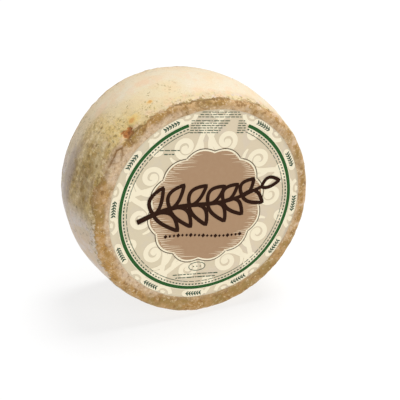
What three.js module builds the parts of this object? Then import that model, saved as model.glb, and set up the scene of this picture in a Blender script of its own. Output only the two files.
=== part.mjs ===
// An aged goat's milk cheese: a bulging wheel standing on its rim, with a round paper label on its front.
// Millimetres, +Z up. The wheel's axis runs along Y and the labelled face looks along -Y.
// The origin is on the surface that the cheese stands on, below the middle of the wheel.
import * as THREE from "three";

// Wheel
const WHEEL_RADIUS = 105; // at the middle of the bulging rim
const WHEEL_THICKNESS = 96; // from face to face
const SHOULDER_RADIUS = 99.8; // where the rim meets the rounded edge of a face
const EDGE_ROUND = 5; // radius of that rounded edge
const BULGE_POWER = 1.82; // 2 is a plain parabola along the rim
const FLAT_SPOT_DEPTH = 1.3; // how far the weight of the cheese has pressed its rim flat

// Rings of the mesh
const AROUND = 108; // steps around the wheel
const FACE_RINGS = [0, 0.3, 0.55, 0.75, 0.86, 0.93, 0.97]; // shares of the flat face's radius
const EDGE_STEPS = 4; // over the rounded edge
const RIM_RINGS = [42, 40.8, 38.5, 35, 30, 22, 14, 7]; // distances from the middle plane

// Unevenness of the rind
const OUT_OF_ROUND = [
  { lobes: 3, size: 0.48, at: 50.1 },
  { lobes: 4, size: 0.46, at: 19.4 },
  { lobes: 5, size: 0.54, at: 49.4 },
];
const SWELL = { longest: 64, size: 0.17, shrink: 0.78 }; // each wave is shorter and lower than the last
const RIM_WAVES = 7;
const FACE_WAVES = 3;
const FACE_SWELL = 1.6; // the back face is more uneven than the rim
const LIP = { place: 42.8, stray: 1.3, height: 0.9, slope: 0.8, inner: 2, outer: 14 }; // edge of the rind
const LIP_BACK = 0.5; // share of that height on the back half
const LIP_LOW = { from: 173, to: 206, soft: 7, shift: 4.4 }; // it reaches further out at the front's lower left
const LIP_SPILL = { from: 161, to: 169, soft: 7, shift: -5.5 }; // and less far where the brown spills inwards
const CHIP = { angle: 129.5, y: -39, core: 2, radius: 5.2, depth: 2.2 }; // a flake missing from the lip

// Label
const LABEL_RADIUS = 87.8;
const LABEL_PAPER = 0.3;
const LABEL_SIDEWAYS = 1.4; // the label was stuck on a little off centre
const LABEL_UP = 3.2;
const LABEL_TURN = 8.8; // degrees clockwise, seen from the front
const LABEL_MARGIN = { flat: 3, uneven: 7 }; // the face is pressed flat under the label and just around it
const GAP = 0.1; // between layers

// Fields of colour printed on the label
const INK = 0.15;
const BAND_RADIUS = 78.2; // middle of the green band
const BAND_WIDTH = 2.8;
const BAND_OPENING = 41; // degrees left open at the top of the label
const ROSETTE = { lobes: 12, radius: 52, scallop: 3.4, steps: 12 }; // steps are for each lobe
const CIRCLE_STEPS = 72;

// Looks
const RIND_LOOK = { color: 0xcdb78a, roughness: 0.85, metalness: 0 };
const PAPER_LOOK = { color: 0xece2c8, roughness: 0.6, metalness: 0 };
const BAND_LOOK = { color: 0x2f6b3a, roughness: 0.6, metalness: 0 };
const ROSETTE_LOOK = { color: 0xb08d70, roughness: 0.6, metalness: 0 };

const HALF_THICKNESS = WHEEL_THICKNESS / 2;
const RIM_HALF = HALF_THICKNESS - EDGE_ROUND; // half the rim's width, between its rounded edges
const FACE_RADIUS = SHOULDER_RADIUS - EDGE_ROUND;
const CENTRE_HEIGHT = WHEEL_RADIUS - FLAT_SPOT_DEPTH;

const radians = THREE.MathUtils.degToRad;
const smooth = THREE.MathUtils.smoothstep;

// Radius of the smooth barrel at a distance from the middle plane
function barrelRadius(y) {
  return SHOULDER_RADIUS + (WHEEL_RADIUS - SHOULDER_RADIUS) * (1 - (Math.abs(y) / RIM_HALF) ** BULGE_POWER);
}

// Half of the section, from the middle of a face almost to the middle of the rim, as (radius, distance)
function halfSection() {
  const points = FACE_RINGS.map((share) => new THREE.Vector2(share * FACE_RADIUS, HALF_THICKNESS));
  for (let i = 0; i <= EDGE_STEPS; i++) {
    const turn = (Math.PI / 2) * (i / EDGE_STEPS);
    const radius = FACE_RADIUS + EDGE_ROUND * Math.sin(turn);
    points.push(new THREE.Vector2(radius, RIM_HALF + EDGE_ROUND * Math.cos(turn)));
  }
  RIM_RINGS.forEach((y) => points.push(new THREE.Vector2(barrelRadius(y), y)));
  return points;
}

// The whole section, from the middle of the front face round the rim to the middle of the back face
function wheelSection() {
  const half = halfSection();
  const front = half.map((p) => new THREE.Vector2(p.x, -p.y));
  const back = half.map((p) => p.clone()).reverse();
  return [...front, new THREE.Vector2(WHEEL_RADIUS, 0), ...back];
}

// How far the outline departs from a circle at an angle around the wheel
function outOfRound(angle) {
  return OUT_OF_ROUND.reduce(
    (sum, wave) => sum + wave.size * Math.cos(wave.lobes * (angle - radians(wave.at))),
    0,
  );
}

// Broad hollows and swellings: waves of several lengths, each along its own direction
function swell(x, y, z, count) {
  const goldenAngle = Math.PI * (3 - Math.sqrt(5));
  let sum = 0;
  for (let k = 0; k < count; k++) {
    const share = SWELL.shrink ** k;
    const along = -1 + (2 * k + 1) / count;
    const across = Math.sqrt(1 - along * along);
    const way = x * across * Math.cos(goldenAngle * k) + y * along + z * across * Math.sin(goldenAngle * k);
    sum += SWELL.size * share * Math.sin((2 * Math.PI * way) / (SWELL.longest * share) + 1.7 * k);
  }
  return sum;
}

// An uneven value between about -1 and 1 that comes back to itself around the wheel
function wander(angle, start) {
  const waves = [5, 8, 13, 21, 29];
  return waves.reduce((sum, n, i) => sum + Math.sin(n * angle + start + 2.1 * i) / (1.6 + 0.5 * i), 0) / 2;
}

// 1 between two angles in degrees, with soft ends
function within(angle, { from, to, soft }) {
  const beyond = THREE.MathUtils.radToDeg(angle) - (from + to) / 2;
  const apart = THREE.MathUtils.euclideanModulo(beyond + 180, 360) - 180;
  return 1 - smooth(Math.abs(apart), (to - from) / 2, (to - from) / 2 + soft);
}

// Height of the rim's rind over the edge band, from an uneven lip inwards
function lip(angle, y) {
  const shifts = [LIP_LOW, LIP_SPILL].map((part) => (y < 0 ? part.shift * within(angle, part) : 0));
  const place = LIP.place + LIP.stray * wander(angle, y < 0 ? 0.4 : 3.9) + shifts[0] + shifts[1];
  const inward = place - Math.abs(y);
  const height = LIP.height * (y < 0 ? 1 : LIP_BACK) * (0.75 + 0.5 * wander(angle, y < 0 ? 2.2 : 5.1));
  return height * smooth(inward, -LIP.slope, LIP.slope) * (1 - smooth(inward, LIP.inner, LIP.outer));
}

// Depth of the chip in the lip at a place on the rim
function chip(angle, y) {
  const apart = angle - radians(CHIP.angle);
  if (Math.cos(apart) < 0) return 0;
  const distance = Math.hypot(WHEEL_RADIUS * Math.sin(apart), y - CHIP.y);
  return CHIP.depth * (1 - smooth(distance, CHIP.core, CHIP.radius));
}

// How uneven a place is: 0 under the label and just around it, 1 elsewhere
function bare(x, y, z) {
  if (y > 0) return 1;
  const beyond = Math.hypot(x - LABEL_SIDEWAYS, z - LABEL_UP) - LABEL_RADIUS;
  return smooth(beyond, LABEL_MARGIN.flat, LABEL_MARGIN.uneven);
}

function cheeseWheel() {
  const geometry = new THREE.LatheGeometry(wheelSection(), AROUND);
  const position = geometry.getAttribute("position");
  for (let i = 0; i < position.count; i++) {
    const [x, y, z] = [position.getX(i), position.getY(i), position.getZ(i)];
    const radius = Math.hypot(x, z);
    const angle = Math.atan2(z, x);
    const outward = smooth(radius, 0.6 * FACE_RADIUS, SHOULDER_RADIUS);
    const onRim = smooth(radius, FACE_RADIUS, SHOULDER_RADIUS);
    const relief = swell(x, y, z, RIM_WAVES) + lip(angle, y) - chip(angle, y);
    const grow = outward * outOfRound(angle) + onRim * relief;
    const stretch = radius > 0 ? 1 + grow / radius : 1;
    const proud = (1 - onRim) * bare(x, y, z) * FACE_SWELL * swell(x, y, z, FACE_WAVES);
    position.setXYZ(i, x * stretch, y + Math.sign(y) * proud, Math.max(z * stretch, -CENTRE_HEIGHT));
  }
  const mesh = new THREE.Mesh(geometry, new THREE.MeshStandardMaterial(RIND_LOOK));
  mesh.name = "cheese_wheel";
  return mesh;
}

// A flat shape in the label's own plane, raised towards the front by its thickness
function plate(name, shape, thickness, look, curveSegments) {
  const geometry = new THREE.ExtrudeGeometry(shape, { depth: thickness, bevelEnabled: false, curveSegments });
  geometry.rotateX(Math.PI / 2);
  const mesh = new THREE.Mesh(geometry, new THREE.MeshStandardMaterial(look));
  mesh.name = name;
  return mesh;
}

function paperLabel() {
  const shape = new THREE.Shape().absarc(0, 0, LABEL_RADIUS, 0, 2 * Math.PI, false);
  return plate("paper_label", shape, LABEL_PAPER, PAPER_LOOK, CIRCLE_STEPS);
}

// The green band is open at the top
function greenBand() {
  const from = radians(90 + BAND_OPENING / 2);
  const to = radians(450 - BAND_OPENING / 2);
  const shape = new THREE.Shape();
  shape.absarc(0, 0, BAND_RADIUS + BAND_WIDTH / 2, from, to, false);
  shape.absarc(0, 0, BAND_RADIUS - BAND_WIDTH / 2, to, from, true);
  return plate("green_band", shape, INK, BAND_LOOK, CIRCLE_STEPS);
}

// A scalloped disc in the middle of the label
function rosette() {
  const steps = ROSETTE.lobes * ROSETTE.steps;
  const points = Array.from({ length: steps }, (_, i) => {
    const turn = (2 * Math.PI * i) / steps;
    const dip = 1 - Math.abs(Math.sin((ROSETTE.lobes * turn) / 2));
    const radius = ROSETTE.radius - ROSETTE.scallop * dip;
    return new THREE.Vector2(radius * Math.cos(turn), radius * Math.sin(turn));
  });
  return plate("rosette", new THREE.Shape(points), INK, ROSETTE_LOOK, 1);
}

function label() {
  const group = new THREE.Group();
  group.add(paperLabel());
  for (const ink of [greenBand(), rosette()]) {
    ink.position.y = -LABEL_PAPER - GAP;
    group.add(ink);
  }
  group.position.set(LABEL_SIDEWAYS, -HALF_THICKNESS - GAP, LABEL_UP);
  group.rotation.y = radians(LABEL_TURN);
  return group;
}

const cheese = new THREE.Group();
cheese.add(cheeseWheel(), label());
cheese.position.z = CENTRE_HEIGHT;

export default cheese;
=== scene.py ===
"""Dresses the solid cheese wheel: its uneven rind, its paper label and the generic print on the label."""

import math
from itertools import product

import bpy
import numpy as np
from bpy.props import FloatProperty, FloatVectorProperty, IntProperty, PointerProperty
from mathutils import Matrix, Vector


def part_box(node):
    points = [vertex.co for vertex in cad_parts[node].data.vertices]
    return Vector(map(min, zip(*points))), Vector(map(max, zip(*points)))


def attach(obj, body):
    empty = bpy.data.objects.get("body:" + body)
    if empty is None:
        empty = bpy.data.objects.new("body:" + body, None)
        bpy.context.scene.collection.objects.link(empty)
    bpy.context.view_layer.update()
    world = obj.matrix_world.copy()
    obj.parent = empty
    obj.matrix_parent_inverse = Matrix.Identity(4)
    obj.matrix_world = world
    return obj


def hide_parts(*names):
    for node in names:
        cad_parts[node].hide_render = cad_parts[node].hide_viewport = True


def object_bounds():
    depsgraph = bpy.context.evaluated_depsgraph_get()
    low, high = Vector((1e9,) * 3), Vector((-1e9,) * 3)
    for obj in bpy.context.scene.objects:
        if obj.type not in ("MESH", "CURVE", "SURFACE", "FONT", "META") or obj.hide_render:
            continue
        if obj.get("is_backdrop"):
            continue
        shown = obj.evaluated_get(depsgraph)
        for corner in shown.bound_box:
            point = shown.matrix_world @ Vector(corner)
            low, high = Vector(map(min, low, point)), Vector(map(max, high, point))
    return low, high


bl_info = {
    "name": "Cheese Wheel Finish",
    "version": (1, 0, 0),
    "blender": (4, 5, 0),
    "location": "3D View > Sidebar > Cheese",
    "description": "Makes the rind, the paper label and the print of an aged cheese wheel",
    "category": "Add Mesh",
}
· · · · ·
▶ **SHORT TASK**: Take the listing above and repeat exactly the lines from the one containing "const cheese = new THREE.Group();" through the one containing "for corner in", both included.

▶ **RESULT FOR THIS TASK**:
const cheese = new THREE.Group();
cheese.add(cheeseWheel(), label());
cheese.position.z = CENTRE_HEIGHT;

export default cheese;
=== scene.py ===
"""Dresses the solid cheese wheel: its uneven rind, its paper label and the generic print on the label."""

import math
from itertools import product

import bpy
import numpy as np
from bpy.props import FloatProperty, FloatVectorProperty, IntProperty, PointerProperty
from mathutils import Matrix, Vector


def part_box(node):
    points = [vertex.co for vertex in cad_parts[node].data.vertices]
    return Vector(map(min, zip(*points))), Vector(map(max, zip(*points)))


def attach(obj, body):
    empty = bpy.data.objects.get("body:" + body)
    if empty is None:
        empty = bpy.data.objects.new("body:" + body, None)
        bpy.context.scene.collection.objects.link(empty)
    bpy.context.view_layer.update()
    world = obj.matrix_world.copy()
    obj.parent = empty
    obj.matrix_parent_inverse = Matrix.Identity(4)
    obj.matrix_world = world
    return obj


def hide_parts(*names):
    for node in names:
        cad_parts[node].hide_render = cad_parts[node].hide_viewport = True


def object_bounds():
    depsgraph = bpy.context.evaluated_depsgraph_get()
    low, high = Vector((1e9,) * 3), Vector((-1e9,) * 3)
    for obj in bpy.context.scene.objects:
        if obj.type not in ("MESH", "CURVE", "SURFACE", "FONT", "META") or obj.hide_render:
            continue
        if obj.get("is_backdrop"):
            continue
        shown = obj.evaluated_get(depsgraph)
        for corner in shown.bound_box:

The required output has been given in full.